Noble remains focused on development near BTS stations between Ekamai to Ari, with unit prices of 5 million baht and unit sizes of 50 square meters on average, or 100,000 to 120,000 baht a sq m. This is smaller than the 80 sq m of the past 10 years.
According to a market analysis by Nexus Property Consultant, current real demand for condominiums is for one-bedroom units sized around 40 sq m with a unit price of about 2 million baht or a price per sq m of lower than 70,000 baht. The preferred location is a main road or near the mass transit.
The company also forecast around 20,000 units will be launched this year with an average price of 85,000 baht a sq m, up from 15,810 units priced 84,000 baht a sq m last year.
Condominium supply this year will increase to 149,154 units from 128,805 units in 2009. Expected sales this year will total 17,104 units, up from 15,541 units, it said.
Patima Jeerapaet, managing director of property consultant Colliers International Thailand , said the condominium sector has shown robust growth over the past two quarters and is likely to continue in the second quarter because of the extension of some tax incentives.
As a result of the boom, demand will soften in the second haft of the year, allowing developers to consolidate. The market has been primarily driven by the realization of an enormous untapped market of young first-time buyers who can only afford smaller, cheaper apartments, he said.
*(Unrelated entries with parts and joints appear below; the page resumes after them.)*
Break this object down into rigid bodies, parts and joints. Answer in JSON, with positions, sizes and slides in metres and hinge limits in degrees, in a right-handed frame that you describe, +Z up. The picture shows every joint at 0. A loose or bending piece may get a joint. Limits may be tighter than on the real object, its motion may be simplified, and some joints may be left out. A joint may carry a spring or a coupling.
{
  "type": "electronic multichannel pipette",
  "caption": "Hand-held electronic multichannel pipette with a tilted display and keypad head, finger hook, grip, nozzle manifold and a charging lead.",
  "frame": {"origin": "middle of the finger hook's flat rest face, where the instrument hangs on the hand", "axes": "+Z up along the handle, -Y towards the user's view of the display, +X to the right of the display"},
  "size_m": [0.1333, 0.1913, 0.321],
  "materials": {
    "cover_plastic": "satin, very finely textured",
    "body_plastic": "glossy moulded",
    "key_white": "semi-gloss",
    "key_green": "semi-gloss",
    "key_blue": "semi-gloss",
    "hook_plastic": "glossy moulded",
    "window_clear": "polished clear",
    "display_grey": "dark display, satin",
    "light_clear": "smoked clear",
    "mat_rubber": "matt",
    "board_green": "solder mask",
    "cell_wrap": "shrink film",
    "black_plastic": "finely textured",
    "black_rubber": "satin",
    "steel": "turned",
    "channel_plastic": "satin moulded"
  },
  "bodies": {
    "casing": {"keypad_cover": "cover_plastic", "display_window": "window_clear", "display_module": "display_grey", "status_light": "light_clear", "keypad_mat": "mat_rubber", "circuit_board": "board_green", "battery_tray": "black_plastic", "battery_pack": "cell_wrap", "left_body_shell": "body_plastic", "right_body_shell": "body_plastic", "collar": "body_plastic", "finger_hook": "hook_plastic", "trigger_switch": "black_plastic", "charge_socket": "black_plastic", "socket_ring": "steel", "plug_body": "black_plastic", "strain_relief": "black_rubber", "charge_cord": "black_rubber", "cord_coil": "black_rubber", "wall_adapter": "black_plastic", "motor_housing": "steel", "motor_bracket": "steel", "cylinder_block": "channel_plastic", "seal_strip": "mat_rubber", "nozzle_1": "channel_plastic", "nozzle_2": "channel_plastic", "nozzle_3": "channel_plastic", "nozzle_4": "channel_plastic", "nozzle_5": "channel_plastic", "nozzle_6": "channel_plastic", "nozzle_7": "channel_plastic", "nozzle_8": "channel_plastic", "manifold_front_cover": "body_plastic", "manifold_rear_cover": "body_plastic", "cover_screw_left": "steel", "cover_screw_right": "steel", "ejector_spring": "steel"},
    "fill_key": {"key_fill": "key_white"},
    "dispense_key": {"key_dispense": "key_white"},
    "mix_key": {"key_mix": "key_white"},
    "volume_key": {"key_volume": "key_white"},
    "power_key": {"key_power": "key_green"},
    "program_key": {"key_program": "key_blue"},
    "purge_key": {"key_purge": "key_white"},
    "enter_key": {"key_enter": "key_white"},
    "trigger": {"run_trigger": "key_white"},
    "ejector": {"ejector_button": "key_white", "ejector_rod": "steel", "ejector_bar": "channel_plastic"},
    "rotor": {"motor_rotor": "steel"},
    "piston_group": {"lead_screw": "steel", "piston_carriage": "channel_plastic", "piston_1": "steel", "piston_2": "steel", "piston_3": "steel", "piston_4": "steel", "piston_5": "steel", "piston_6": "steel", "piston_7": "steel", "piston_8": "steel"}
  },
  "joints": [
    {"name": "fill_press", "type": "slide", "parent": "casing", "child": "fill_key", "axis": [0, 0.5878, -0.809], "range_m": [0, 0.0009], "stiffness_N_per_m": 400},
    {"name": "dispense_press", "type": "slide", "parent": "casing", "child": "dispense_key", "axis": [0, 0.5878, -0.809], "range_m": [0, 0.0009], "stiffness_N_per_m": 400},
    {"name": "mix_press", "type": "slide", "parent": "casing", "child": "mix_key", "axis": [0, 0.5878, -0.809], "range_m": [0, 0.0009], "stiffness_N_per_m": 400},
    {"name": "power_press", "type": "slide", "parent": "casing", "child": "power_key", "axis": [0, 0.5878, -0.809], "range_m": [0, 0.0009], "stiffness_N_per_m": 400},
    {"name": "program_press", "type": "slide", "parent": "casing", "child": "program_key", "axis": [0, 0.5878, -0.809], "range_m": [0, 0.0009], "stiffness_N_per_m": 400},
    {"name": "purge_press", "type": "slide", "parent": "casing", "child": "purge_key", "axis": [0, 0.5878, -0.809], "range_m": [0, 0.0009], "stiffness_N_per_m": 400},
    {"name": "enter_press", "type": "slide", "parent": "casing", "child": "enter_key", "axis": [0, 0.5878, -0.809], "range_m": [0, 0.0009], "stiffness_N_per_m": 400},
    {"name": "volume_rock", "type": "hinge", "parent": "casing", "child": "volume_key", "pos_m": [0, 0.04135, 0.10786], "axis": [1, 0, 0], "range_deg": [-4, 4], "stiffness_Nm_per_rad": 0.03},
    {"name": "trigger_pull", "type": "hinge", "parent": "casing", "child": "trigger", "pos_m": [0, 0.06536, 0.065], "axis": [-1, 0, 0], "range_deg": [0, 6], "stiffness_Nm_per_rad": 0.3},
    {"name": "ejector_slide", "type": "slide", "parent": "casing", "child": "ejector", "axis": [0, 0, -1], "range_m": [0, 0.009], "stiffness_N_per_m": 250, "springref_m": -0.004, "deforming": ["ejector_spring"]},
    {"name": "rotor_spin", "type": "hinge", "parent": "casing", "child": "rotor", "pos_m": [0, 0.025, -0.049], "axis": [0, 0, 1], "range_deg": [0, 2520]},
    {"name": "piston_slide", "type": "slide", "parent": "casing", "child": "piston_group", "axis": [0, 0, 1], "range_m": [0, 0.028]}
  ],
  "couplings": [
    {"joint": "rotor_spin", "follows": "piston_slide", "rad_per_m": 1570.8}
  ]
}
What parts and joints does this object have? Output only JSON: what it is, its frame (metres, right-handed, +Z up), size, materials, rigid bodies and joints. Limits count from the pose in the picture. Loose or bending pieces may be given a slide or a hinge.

"The development of mew mass transit lines will further fuel growth in this sector," he added.
The majority of condominium sales were from local buyers, he said. In the first quarter of 2010, there were about 14,000 newly launched units. Those selling well were along the BTS and MRT.
Well-known developers retain an obvious advantage in sales. The best-selling condominiums were mostly grade B to C, he said, because Grade A is usually for foreign buyers or expatriates already in Thailand.
The exchange rate and uncertain politics makes it hard to attract investment from abroad, he said.